Shameful.  It's absolutely shameful how my priorities have been so messed up.  Instead of being embarrassed about the lack of gifts our girls may get, I'm now embarrassed about how I've put my emphasis in all the wrong places.  Instead of being so enthusiastic about Santa, I should have spent more time teaching them Jesus is the greatest gift anyone will ever receive.  Santa can never top that.

I'm also very saddened over how my witness has been tainted.  I say I believe Jesus is the greatest gift, but my actions haven't shown that.  I have one foot pushing Santa and the other claiming I'm grateful for the birth of Jesus.  I don't remember if I heard someone say this or I read it in the blog last night, but if I'm encouraging our girls to believe in a made up jolly old man, what's going to make them believe Jesus is real?

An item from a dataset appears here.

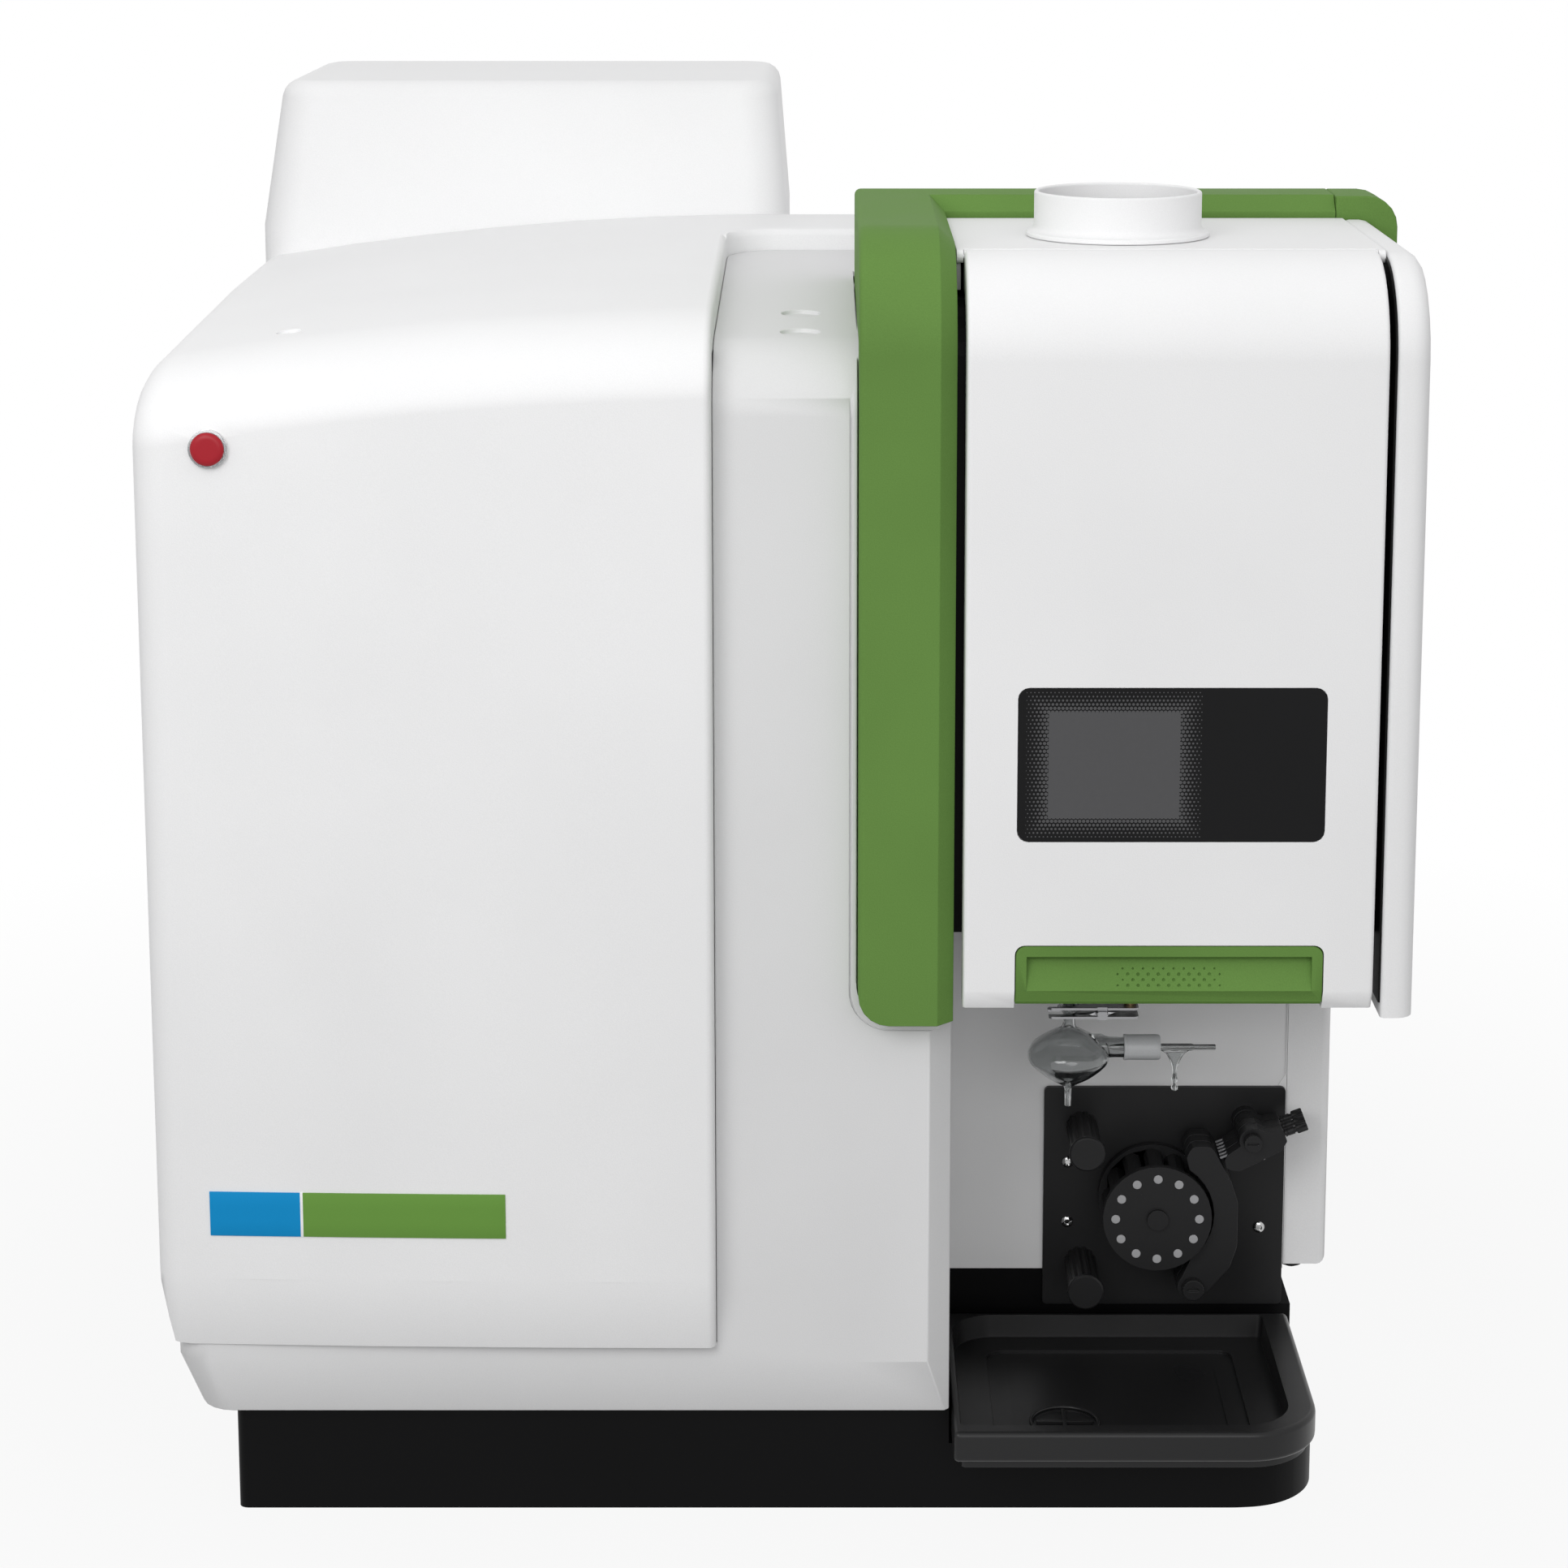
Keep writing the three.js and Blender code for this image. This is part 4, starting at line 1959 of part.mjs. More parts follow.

Sara had a friend in elementary school who was adopted.  Her parents didn't hide that from her.  From the beginning it was explained to her they chose her to be their daughter.  When she discovered Santa wasn't real, she was devastated.  Not because he was made up but because her parents had lied to her.  She was so angry with them.  I remember her mom saying she was so grateful they had always been honest with her about her adoption, because if she had found out years down the road it would have been even more devastating than discovering they lied about Santa.  I thought about this last night.  What would keep someone from thinking I wasn't lying about Jesus since I lied about Santa?

I wish I had done it differently.  I don't know what that would look like.  I don't want to take the fun out of Christmas, but surely there is a balance.  Well, I'm not sure I would want it to even balance.  I'd like for the scales to lean more toward Christ.

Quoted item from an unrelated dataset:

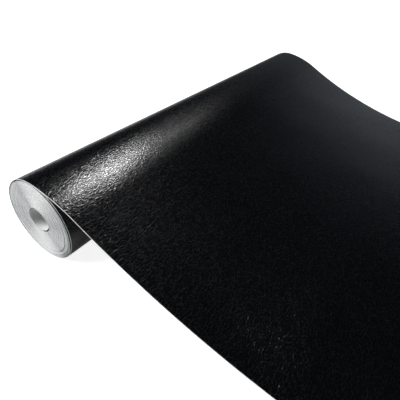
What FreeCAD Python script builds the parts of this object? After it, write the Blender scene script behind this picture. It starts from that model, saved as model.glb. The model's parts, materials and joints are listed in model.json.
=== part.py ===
"""A roll of self-adhesive sign vinyl with a leather grain, lying on a table with its free end drawn out.

The web is three layers that are wound together: a black face film, the adhesive coat on its back,
and a white release liner. There is no core tube: the innermost lap of the web is the bore's wall.
The roll lies along Y. The web comes off its top towards +X, bends down and runs out on the table.
The frame's origin is the centre of the bore, half way along the roll.
"""

import FreeCAD
import Part
import math
import os

# Web
liner_width = 450.0
film_shrinkage = 0.4          # the film ends this far inside each slit edge of the liner
film_thickness = 0.10
adhesive_thickness = 0.03
liner_thickness = 0.17

# Roll
roll_radius = 32.5            # outside of the outermost lap, where it lies on the table
bore_radius = 9.0             # inside of the innermost lap
side_bulge = 0.9              # the outermost lap stands out this much on the side under the web

# Where the web leaves the roll; angles are from straight up towards +X
lift_off_angle = 6.0
crest_radius = 115.0
descent_angle = 26.0
descent_straight = 5.0
flat_length = 80.0
free_end_length = 30.0

# Laps inside the outermost one
turning_clearance = 0.5       # between the outermost lap and what turns inside it
under_web_gap = 0.45          # between the web at its lift-off and the end of the outermost lap
loose_laps = 3
loose_lap_gap = 0.45
seat_clearance = 0.05         # where laps lie on one another
slack_band = 2.3              # thickness of the slack laps under the loose ones
slack_gap = 0.3               # between the slack laps and the tight ones, before they sag
slack_offset = 0.2            # the slack laps sag this much off the axis
slack_direction = 120.0
inner_lap_gap = 0.9           # between the innermost lap and the tight laps round it
inner_end_angle = 109.0       # where the web's inner end lies in the bore
inner_lap_turn = 290.0        # the stretch of the innermost lap that is the bore's wall
lead_out_turn = 80.0          # the stretch that joins it to the tight laps

web_thickness = film_thickness + adhesive_thickness + liner_thickness
film_width = liner_width - 2 * film_shrinkage
table_z = -roll_radius

# Each layer: name, depth of its two faces below the film's outer face, width
layers = (
    ("film", 0.0, film_thickness, film_width),
    ("adhesive", film_thickness, film_thickness + adhesive_thickness, film_width),
    ("liner", film_thickness + adhesive_thickness, web_thickness, liner_width),
)


def on_circle(centre, radius, angle):
    """The point at an angle from straight up towards +X, as (x, z)."""
    a = math.radians(angle)
    return centre[0] + radius * math.sin(a), centre[1] + radius * math.cos(a)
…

Because of the grace of God, my girls do understand Christmas is about celebrating the birth of Jesus.  The Lord redeemed what I messed up.  I do think our priorities need to change, so I'm going to pray about how I need to do that.

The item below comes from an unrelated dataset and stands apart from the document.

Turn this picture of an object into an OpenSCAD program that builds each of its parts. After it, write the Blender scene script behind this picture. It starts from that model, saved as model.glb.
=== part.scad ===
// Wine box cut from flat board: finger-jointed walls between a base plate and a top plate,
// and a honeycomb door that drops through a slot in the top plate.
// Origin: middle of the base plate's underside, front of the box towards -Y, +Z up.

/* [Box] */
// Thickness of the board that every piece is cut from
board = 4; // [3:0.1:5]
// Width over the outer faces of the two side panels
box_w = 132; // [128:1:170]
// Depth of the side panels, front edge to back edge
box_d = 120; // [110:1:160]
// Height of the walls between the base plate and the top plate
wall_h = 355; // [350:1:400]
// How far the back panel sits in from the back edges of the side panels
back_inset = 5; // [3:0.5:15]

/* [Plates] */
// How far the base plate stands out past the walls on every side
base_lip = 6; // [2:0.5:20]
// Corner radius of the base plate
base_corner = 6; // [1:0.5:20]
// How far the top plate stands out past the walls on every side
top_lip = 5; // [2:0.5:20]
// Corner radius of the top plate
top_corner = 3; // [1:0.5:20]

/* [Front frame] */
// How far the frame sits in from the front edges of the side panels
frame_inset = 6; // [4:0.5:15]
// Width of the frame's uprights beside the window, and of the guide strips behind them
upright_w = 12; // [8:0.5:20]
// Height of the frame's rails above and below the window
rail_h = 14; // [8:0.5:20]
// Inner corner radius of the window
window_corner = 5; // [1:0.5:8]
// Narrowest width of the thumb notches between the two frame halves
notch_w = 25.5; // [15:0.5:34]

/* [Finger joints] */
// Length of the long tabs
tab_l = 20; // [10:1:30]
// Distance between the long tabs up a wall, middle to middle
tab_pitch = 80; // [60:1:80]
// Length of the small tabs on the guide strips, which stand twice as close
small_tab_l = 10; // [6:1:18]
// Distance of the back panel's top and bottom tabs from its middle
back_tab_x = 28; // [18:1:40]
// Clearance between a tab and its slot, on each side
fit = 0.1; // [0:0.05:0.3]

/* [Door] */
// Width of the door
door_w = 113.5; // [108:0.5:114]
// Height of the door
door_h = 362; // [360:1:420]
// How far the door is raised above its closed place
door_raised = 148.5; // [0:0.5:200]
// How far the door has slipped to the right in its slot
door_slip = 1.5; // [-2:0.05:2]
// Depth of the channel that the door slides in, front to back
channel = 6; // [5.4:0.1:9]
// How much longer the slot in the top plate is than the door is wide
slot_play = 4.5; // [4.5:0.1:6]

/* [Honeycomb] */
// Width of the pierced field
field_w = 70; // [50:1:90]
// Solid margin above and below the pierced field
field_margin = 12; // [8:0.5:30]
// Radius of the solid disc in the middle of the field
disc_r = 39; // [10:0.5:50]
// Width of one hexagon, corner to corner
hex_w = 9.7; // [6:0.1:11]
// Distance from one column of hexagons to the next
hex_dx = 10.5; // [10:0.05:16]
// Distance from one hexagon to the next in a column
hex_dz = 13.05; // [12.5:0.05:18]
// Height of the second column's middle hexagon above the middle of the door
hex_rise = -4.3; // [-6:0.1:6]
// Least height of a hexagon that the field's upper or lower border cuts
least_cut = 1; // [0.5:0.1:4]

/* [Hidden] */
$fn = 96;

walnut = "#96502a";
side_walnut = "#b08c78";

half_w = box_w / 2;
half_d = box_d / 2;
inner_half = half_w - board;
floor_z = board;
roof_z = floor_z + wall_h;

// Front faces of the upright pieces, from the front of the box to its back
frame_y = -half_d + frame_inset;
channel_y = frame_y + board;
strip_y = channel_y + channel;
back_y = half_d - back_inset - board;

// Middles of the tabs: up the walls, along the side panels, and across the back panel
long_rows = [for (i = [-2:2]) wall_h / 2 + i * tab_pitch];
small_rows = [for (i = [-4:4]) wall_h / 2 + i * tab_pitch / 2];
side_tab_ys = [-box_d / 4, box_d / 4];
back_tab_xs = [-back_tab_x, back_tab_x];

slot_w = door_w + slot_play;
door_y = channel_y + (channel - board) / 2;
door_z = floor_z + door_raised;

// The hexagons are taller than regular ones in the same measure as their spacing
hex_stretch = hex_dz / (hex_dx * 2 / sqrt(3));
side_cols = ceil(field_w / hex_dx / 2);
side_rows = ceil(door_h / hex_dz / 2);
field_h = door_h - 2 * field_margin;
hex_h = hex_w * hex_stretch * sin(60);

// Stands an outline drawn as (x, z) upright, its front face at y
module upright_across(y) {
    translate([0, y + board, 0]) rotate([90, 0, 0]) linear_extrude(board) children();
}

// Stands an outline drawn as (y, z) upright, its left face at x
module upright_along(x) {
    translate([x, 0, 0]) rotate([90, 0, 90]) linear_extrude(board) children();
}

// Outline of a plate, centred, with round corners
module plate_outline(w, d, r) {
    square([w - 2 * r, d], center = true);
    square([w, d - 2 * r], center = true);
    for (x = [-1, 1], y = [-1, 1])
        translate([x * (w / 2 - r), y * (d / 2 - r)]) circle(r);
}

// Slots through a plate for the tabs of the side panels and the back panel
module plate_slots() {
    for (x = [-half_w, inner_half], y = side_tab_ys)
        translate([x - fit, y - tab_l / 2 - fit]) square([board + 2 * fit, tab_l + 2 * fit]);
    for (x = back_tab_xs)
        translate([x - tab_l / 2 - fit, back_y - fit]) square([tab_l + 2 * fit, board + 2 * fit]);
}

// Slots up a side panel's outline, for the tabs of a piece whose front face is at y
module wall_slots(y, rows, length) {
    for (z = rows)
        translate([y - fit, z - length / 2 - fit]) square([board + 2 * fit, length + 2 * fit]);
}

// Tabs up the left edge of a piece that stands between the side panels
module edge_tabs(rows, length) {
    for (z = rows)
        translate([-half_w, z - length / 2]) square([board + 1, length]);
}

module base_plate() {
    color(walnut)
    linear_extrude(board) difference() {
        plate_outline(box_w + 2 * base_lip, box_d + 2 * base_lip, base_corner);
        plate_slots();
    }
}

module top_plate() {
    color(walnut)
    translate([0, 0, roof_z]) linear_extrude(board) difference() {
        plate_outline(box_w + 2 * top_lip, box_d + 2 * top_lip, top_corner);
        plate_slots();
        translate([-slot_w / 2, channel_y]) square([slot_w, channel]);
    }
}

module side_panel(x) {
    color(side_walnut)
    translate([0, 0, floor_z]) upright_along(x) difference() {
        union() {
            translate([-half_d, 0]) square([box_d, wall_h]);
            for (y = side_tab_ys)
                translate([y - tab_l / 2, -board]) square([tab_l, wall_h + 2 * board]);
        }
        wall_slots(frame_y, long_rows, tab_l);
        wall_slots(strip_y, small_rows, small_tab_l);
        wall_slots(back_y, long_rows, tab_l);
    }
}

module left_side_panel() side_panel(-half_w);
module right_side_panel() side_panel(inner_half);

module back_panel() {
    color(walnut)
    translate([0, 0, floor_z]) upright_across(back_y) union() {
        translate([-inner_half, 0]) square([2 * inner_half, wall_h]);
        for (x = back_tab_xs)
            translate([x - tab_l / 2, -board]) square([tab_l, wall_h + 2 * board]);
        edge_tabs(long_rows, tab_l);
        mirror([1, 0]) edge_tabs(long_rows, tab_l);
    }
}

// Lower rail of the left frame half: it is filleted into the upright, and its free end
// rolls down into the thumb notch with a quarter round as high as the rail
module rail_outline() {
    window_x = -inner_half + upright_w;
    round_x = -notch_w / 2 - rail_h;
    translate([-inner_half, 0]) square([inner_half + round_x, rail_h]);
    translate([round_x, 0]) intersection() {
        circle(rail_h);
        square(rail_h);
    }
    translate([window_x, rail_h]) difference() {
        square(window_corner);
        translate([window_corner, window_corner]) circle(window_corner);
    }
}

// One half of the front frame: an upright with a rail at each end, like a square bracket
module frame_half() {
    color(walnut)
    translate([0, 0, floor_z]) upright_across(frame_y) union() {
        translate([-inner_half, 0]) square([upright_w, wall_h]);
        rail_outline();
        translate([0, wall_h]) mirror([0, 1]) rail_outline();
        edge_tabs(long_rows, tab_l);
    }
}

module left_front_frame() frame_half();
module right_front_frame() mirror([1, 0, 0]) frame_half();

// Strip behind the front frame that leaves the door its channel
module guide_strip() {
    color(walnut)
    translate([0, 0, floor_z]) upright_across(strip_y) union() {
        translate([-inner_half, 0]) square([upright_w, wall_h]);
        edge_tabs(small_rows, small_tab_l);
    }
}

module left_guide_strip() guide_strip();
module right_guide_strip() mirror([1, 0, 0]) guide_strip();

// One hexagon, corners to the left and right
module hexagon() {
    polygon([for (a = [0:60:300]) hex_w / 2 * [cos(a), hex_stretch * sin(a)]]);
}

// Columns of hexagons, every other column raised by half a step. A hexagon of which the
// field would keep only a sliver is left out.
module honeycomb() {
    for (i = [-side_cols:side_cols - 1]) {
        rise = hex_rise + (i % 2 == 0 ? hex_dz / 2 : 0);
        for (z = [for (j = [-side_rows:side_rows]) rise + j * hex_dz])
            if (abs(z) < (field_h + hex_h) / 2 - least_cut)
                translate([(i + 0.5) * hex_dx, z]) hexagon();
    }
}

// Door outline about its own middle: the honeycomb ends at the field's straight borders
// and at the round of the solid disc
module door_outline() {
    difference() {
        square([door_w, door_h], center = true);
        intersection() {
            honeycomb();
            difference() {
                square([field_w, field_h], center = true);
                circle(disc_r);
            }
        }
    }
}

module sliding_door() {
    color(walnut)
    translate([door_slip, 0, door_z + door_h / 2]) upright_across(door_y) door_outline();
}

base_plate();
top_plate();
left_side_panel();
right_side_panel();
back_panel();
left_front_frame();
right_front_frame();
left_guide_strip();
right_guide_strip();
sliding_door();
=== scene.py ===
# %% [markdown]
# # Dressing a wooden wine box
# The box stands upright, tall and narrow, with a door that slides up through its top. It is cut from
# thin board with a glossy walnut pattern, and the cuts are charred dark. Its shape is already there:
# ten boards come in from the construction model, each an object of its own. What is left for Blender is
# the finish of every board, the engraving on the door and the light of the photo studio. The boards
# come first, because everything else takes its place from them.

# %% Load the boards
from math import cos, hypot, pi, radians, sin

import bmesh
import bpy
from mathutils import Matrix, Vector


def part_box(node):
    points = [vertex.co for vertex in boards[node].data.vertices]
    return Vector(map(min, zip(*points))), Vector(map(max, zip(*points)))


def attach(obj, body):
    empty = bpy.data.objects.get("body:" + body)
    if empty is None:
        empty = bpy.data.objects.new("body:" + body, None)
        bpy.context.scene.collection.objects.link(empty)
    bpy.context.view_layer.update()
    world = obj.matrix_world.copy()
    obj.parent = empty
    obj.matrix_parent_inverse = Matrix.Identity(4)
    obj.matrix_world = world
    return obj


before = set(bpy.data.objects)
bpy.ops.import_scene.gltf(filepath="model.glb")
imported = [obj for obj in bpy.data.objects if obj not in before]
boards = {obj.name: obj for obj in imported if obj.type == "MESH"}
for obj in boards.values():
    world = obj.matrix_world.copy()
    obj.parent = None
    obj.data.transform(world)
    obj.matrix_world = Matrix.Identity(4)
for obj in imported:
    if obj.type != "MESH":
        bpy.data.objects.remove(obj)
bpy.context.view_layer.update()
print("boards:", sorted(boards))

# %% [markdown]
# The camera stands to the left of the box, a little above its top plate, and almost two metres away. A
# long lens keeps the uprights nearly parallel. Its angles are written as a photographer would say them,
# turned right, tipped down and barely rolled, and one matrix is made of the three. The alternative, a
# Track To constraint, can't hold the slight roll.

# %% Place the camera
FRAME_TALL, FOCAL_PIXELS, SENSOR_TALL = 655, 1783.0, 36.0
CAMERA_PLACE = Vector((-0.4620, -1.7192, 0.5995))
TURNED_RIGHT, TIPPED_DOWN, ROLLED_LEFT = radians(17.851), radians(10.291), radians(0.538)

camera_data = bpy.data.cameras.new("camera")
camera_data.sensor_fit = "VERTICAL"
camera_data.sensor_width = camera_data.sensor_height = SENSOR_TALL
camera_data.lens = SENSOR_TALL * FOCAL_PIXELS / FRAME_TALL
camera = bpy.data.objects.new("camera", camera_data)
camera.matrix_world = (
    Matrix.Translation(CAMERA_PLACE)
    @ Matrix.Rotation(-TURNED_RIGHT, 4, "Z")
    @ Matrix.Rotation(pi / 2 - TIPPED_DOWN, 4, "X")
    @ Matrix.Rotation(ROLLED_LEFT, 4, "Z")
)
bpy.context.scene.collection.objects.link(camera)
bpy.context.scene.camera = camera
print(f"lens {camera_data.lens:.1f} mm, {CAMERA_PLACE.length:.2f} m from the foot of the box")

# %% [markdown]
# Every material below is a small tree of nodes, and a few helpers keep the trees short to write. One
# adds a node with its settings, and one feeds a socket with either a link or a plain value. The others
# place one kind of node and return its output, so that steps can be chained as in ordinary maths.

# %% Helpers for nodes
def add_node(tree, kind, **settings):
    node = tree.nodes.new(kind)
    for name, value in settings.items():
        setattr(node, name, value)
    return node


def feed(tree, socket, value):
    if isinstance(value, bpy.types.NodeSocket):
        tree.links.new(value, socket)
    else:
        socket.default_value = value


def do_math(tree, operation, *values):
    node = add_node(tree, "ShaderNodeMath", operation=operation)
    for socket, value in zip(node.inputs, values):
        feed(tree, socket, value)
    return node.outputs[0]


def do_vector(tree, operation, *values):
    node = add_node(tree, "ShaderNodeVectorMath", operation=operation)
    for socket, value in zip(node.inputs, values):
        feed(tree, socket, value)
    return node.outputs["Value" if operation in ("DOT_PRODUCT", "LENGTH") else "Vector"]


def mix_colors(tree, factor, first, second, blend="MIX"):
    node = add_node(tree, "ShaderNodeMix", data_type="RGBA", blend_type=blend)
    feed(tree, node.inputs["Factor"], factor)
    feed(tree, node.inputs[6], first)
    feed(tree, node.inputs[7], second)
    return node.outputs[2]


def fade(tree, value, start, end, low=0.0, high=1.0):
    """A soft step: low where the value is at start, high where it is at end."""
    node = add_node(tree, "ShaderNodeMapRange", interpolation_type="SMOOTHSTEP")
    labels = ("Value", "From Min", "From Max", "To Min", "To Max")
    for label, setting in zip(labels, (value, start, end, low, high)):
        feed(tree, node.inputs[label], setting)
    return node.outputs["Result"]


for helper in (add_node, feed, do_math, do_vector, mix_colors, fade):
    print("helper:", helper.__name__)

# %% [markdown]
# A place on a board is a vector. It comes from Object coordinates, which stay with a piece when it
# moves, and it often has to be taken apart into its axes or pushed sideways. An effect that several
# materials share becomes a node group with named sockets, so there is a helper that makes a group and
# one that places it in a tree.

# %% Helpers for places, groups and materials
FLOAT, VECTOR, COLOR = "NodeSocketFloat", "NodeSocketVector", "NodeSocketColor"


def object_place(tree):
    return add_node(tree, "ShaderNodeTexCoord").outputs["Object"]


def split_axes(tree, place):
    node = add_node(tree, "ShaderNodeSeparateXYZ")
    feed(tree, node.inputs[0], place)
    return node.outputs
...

I am grateful Christmas is on Sunday this year.  What a better place to spend our time than in church praising our God for sending us a Savior!  I know Jesus most likely wasn't born on December 25.  I know it's a day man has picked to be the day we celebrate.  I understand we should be celebrating Jesus every day, yet we live in a world that has set aside this particular day.  I think as Christians we should outwardly show our belief that Christmas is a celebration of Christ.  I think we should be spending time on Christmas Eve in church telling the story of His birth and singing sweet melodies and lullaby's like "Silent Night", "Away in a Manger" and my personal favorite, "Welcome to this World".  Christmas morning we should spend time together singing praises like "Joy to the World" and "Hark the Herald".  I know we could very well do this in our homes, but there something so sweet about being in communion with a crowd of other believers being in awe of the gift we've been given.

I hope my family's priorities change this Christmas.  I hope we spend more time being reminded of the miracle of Jesus than we do opening gifts.  I am going to be praying to that end.